A detailed cost breakdown circulating on Reddit this week puts a precise number on a math problem San Francisco housing analysts have long flagged: a new landlord buying a two-bedroom condo at today's prices needs roughly $8,000 a month in rent just to match what that same down payment would earn sitting in an index fund — and the market is paying $2,300 less than that.

At a moment when San Francisco rents are hitting record highs and occupancy is at 96%, it might seem like a good time to be a landlord. The arithmetic says otherwise. For anyone buying today at current prices, the numbers don't pencil — and that supply-side squeeze has direct consequences for the renters competing over whatever stock remains.

A Reddit user posting to r/SFBayHousing this week ran the numbers on a standard two-bedroom, 1,100-square-foot San Francisco condo — purchase price $1.1 million, 20% down ($220,000), 6.5% 30-year fixed rate — and arrived at a figure that should give pause to anyone eyeing the city's rental market as an investment.

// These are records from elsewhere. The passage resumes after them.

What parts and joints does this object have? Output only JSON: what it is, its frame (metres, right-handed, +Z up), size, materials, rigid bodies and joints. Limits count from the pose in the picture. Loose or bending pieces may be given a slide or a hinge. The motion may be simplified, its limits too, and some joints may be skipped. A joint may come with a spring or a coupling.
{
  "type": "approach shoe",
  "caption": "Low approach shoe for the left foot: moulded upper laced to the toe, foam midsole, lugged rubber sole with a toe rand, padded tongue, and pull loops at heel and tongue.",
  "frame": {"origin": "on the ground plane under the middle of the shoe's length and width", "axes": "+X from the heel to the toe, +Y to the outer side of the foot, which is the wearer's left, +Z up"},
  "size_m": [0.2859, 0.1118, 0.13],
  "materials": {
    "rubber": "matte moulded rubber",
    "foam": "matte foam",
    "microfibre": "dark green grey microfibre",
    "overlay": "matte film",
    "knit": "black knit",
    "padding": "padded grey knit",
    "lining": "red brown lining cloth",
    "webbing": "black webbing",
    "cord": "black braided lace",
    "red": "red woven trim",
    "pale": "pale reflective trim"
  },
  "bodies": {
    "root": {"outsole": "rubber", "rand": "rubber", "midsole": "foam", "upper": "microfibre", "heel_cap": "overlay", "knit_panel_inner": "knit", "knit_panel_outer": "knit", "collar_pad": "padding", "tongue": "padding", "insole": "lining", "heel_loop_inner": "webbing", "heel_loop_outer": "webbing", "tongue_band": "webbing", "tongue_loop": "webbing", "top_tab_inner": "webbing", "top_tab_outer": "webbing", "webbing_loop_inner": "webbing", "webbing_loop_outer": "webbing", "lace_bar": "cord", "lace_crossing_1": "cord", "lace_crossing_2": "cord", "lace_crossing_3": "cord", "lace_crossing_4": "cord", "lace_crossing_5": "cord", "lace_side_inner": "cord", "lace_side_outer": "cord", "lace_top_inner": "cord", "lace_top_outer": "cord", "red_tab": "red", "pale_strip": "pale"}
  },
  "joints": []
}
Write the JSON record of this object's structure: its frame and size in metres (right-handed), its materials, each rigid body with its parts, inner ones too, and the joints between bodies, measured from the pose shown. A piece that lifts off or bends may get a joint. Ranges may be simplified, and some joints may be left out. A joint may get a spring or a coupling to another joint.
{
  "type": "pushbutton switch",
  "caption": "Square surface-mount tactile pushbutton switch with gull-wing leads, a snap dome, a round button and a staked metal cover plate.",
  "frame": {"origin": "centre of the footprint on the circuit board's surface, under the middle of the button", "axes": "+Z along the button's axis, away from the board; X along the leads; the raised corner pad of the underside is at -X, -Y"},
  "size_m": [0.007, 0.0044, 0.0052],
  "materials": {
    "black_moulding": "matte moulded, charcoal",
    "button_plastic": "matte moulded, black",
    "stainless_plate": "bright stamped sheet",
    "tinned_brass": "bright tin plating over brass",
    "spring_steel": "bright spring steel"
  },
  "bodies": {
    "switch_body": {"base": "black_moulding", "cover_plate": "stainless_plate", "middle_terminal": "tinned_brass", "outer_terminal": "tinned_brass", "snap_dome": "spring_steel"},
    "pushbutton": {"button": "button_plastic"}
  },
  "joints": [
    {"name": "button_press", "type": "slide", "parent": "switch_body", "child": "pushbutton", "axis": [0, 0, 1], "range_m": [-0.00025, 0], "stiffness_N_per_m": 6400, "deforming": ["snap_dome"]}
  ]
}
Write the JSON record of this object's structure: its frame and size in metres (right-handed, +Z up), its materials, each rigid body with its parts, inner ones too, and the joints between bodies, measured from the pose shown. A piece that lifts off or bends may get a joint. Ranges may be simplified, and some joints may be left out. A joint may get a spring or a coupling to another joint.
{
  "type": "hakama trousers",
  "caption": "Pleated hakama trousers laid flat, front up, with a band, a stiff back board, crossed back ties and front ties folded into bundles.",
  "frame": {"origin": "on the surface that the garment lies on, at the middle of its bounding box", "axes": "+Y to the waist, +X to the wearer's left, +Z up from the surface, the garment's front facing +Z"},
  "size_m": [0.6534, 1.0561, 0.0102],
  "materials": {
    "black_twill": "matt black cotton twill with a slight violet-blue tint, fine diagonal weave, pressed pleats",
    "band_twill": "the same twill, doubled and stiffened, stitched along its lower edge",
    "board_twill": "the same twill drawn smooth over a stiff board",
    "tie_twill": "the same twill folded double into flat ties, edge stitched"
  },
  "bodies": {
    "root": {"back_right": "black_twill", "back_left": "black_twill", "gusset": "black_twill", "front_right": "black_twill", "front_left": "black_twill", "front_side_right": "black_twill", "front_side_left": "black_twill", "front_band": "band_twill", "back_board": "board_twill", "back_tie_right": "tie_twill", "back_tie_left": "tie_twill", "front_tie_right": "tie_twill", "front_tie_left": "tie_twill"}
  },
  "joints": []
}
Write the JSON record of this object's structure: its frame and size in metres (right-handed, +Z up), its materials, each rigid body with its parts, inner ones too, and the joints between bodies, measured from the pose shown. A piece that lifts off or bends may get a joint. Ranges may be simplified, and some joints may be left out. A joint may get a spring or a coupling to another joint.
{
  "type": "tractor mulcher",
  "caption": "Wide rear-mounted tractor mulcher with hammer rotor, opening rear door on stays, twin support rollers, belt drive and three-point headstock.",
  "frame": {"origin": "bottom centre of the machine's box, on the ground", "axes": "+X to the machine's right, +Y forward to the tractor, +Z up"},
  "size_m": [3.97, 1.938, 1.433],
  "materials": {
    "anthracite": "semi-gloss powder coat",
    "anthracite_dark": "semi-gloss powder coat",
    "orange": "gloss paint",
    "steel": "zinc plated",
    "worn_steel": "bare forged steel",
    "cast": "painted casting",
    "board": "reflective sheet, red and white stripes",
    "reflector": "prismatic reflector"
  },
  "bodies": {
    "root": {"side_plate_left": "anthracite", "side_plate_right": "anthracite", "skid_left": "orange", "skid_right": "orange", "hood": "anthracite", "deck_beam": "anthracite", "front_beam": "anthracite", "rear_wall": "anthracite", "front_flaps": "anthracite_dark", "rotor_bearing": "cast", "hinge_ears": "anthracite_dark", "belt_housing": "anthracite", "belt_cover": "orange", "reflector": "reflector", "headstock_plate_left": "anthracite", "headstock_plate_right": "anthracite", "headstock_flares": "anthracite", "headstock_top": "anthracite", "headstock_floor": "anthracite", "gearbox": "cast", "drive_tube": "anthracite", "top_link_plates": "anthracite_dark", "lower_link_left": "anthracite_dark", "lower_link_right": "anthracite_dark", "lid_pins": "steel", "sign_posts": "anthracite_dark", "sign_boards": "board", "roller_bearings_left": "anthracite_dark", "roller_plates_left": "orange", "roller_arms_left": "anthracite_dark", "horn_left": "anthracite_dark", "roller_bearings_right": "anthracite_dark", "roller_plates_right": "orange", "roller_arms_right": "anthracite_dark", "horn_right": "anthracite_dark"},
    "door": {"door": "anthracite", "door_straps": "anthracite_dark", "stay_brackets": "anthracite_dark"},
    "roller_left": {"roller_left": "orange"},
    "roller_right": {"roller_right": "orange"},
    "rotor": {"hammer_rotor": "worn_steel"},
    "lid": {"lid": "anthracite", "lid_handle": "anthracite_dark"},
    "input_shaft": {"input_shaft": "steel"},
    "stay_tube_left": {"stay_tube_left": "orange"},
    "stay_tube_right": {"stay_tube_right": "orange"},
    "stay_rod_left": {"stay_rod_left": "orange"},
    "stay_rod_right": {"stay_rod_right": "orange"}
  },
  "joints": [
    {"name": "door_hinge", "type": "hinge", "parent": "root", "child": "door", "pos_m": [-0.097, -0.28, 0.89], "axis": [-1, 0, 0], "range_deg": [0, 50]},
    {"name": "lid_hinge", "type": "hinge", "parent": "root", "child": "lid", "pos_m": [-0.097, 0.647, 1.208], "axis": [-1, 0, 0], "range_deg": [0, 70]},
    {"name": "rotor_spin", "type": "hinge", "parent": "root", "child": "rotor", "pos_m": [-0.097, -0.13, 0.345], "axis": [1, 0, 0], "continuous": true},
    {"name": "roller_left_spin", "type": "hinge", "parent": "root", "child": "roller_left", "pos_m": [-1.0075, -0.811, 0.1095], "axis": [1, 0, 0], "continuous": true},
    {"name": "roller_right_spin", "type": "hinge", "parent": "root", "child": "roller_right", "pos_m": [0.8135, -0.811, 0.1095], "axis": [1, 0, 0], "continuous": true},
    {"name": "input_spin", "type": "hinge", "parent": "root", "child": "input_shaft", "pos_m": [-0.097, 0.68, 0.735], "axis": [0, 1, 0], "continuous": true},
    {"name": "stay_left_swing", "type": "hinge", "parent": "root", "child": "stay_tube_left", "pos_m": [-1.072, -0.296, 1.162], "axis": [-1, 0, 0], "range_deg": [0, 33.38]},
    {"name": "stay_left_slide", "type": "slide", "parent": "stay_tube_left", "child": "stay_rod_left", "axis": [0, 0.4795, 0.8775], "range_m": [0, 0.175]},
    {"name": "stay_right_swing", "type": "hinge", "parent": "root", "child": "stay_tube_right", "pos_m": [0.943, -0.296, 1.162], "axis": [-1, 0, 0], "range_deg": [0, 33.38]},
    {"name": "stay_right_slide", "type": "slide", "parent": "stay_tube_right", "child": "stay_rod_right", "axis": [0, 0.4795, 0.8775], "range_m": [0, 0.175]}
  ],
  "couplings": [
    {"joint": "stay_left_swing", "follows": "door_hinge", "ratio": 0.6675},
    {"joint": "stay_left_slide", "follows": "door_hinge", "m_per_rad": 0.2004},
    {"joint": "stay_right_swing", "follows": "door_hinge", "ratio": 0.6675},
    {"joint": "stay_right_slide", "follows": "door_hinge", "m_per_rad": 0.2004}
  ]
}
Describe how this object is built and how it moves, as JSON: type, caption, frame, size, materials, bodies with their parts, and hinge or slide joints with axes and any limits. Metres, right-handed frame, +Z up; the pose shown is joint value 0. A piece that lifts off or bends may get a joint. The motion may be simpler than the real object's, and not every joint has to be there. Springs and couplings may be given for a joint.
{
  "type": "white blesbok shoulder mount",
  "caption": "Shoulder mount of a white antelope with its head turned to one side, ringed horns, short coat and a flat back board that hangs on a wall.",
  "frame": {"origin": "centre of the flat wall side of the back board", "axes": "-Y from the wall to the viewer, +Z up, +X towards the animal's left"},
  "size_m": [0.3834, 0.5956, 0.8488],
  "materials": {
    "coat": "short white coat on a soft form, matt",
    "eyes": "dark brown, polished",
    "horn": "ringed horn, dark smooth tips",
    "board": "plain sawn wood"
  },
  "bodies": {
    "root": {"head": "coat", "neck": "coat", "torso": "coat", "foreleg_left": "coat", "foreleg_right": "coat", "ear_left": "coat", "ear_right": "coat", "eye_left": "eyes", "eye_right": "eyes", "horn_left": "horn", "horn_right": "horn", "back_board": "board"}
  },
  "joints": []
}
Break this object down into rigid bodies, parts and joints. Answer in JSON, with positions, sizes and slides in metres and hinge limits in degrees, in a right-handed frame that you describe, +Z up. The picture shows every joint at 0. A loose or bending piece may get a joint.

Annual carrying costs alone — property taxes ($12,650), insurance ($5,000), mortgage principal and interest ($66,060), and HOA fees ($3,600) — total roughly $87,310. That works out to $7,275 a month just to break even on cash costs.

But breaking even on paper isn't the same as making money. That $220,000 down payment, invested in a broad stock index returning a historically average 8% annually, would generate approximately $17,600 a year without a single maintenance call or eviction filing. Fold that opportunity cost into the monthly figure and the required rent climbs to approximately $8,000 a month.

The market is nowhere close. According to Zumper's July 2026 National Rent Report, the median two-bedroom rent in San Francisco is $5,700 a month — a record high, but still $2,300 short of what a new purchase requires to justify the investment over passive alternatives. San Francisco one-bedroom rents hit $4,060 in the same report, a 21.9% year-over-year increase described by Zumper as the fastest rent growth in the nation.

Crystal Chen, a market analyst at Zumper, attributed the surge to structural demand, not temporary pressure. "One of the biggest drivers is AI hiring and the return to office," Chen told NBC Bay Area in July 2026. "It's brought demand roaring back. Occupancy in [San Francisco] is 96% right now."

That 96% occupancy figure underscores the paradox: tenants are locked in fierce competition for available units at the same time new landlord investment is economically irrational at current purchase prices.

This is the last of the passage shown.